The odd thing about age in the early history of the country was the age for compulsory bearing of arms was 18. Why? No idea. When conscription first came about, it was set at age 21, the age you could vote, and remained that age until the Second World War, when it was dropped to 18.
Driving ages are at low ages in North America because of farm economies. Lots of drivers were, at one time, young farm drivers.
Which brings us to this.
The current pattern of living may reflect the historic norm in the US more than we suppose. We've dealt with it before, but up until World War Two, the basic norm for most men was to leave high school, by graduation or otherwise, and then go to work. Most men lived at home until they married. Most women lived at home until they married. And for most, they were 21 years of age or older at that time. The World War Two period brought in a demographic and behavioral exception, but it was due to external forces. Large scale conscription and a booming economy, following the Great Depression, followed by the massive expansion of the economy and higher education. The trend that started in 1939 lasted a few decades, but we've seen a return to the older pattern of living more recently.
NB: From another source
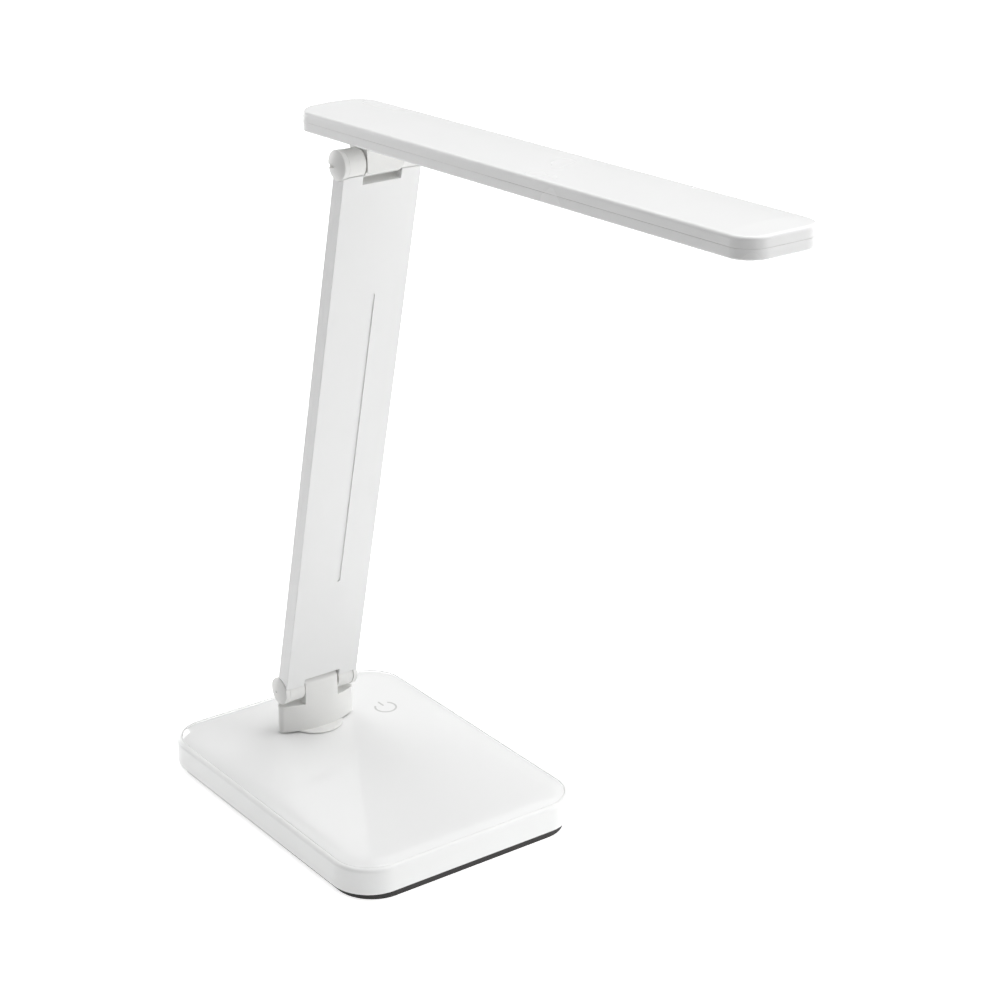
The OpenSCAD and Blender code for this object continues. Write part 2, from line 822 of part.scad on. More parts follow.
module led_board() {
    color("#e8e8e4") in_head()
        block([-led_board_half, window_front + led_board_margin, led_board_z],
              [led_board_half, window_back - led_board_margin, spreader_z]);
}

module leds() {
    color("#ffe9a8") in_head()
        for (x = [-led_row_x, led_row_x], i = [0 : led_count - 1])
            translate([x - led_size[0]/2, window_mid + (i - (led_count - 1)/2)*led_pitch - led_size[1]/2,
                    led_board_z - led_size[2]])
                cube(led_size);
}

module heat_spreader() {
    color("#b4b7ba") in_head()
        block([-led_board_half, window_front + led_board_margin, spreader_z],
              [led_board_half, window_back - led_board_margin, spreader_z + spreader_t]);
}

module head_screws() {
    color("#b9bcc0") in_head() at_head_bosses()
        translate([0, 0, head_drop]) rotate([180, 0, 0]) countersunk_screw(1.6, 3.2, head_t - head_wall - 0.6);
}

module head_tongue() {
    color("#f1f0ea") in_head() difference() {
        union() {
            rod(-knuckle_w/2, knuckle_w/2, knuckle_r);
            block([-knuckle_w/2, -knuckle_r, 0], [knuckle_w/2, knuckle_r, floor_z + eps]);
            block([-knuckle_w/2, -knuckle_r, -tongue_toe], [knuckle_w/2, 0, eps]);
            translate([-tongue_flange[0]/2, -tongue_flange[1]/2, floor_z]) cube(tongue_flange);
        }
        rod(-knuckle_w, knuckle_w, bush_r);
        for (x = [-1, 1], y = [-1, 1])
            translate([x*tongue_screw_x, y*tongue_screw_y, floor_z + tongue_flange[2]]) screw_hole(2, 3.4, 3);
    }
}

module tongue_screws() {
    color("#b9bcc0") in_head()
        for (x = [-1, 1], y = [-1, 1])
            translate([x*tongue_screw_x, y*tongue_screw_y, floor_z + tongue_flange[2]])
                countersunk_screw(2, 3.4, tongue_flange[2] + 1.5);
}

// Hinge pieces in place

module lower_hinge_bush() { color("#b08d57") at_lower_axis() hinge_bush(); }
module lower_fork() { color("#f1f0ea") in_arm() fork(lower_notch); }
module lower_hinge_bolt() { color("#a7abb0") in_arm() hinge_bolt(); }
module lower_hinge_nut() { color("#a7abb0") in_arm() hinge_nut(); }
module lower_hinge_washers() { color("#5a4632") in_arm() hinge_washers(); }

module lower_cap_left() {
    color("#efeeea") in_arm() difference() { hinge_cap(); cap_dimple(); }
}

module lower_cap_right() {
    color("#efeeea") in_arm() mirror([1, 0, 0]) hinge_cap();
}

module upper_fork() { color("#f1f0ea") at_upper_axis() fork(upper_notch); }
module upper_hinge_bolt() { color("#a7abb0") at_upper_axis() hinge_bolt(); }
module upper_hinge_nut() { color("#a7abb0") at_upper_axis() hinge_nut(); }
module upper_hinge_washers() { color("#5a4632") at_upper_axis() hinge_washers(); }
module upper_hinge_bush() { color("#b08d57") in_head() hinge_bush(); }

module upper_cap_left() {
    color("#efeeea") at_upper_axis() difference() { hinge_cap(); cap_slot(); }
}

module upper_cap_right() {
    color("#efeeea") at_upper_axis() mirror([1, 0, 0]) hinge_cap();
}

base_pad();
base_bottom_cover();
base_housing();
base_top_panel();
touch_symbol();
touch_electrode();
control_board();
board_components();
dc_jack();
ballast_plate();
base_screws();
swivel_bracket();
bracket_screws();
swivel_washer();
swivel_disc();
swivel_shaft();
swivel_friction_washer();
swivel_spring_washer();
swivel_nut();
pedestal();
pedestal_screws();
lower_hinge_bush();
lower_fork();
lower_hinge_bolt();
lower_hinge_nut();
lower_hinge_washers();
lower_cap_left();
lower_cap_right();
arm_rear_shell();
arm_front_cover();
arm_spine();
arm_screws();
arm_cable();
upper_fork();
upper_hinge_bolt();
upper_hinge_nut();
upper_hinge_washers();
upper_cap_left();
upper_cap_right();
upper_hinge_bush();
head_tongue();
tongue_screws();
head_top_shell();
head_bottom_frame();
diffuser();
reflector_frame();
led_board();
leds();
heat_spreader();
head_screws();
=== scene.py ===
import json
import math

import bmesh
import bpy
from mathutils import Matrix, Vector


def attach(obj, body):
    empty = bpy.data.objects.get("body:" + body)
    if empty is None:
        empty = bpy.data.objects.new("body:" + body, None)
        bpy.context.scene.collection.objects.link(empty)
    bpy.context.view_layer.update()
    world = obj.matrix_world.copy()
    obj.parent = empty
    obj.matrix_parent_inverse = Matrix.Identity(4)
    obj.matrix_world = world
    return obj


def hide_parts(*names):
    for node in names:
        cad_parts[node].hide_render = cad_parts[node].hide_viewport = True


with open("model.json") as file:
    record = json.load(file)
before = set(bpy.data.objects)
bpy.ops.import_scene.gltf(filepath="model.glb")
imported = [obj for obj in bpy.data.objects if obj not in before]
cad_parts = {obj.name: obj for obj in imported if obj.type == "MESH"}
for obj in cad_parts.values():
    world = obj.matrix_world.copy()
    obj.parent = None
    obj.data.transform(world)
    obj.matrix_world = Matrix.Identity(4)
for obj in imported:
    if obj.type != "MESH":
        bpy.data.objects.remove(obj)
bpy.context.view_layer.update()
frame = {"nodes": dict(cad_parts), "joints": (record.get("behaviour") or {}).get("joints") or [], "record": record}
nodes = frame["nodes"]
mm = 0.001
creaseAngle = math.radians(15)  # flatter edges are never bevelled
closeBy = 0.02 * mm  # two places this near count as the same
onWall = 0.05 * mm  # how near a wall a point has to be to count as on it
mergeWithin = 0.002 * mm
pastAll = 20 * mm  # reach of a cut that passes right through a piece

# the three hinges give the two leaning frames that the arm's and the head's pieces are built in
hingeAt = {joint["name"]: Vector(joint["pos_m"]) for joint in frame["joints"]}
swivelAxis = hingeAt["base_swivel"]
lowerAxis = hingeAt["arm_fold"]
upperAxis = hingeAt["head_tilt"]
armReach = upperAxis - lowerAxis
armLength = armReach.length
armLean = math.atan2(-armReach.y, armReach.z)
headTilt = math.radians(2.5)
leanTurn = Matrix.Rotation(armLean, 4, "X")
lowerFrame = Matrix.Translation(lowerAxis) @ leanTurn
upperFrame = Matrix.Translation(upperAxis) @ leanTurn
headFrame = Matrix.Translation(upperAxis) @ Matrix.Rotation(-headTilt, 4, "X")
print("frame loaded, arm leans", round(math.degrees(armLean), 1), "degrees")


# tools shared by all pieces
def pickOnly(piece):
    bpy.ops.object.select_all(action="DESELECT")
    piece.select_set(True)
    bpy.context.view_layer.objects.active = piece


def freshPiece(name):
    piece = bpy.context.object
    piece.name = name
    bpy.ops.object.transform_apply(location=True, rotation=True, scale=True)
    return piece


def addBlock(name, low, high):
    low, high = Vector(low), Vector(high)
    bpy.ops.object.select_all(action="DESELECT")
    bpy.ops.mesh.primitive_cube_add(size=1, location=(low + high) / 2)
    bpy.context.object.scale = high - low
    return freshPiece(name)


def addRod(name, start, end, radius, sides=96):
    start, end = Vector(start), Vector(end)
    along = end - start
    turn = along.to_track_quat("Z", "Y").to_euler()
    bpy.ops.object.select_all(action="DESELECT")
    bpy.ops.mesh.primitive_cylinder_add(vertices=sides, radius=radius, depth=along.length,
                                        location=(start + end) / 2, rotation=turn)
    return freshPiece(name)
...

Which perhaps gets back to this.
The new gun control provision probably makes a lot of sense. There are reasons to preclude people who have not reached maturity from buying firearms.
But there are probably reasons not to allow them to do other responsible things as well, including voting.
Maybe, looked at this rationally and scientifically, the military ought to not be open to enlistment until age 21. Maybe the "age of consent", or exploitation, ought to be 21. Maybe public education ought to expand up to age 21.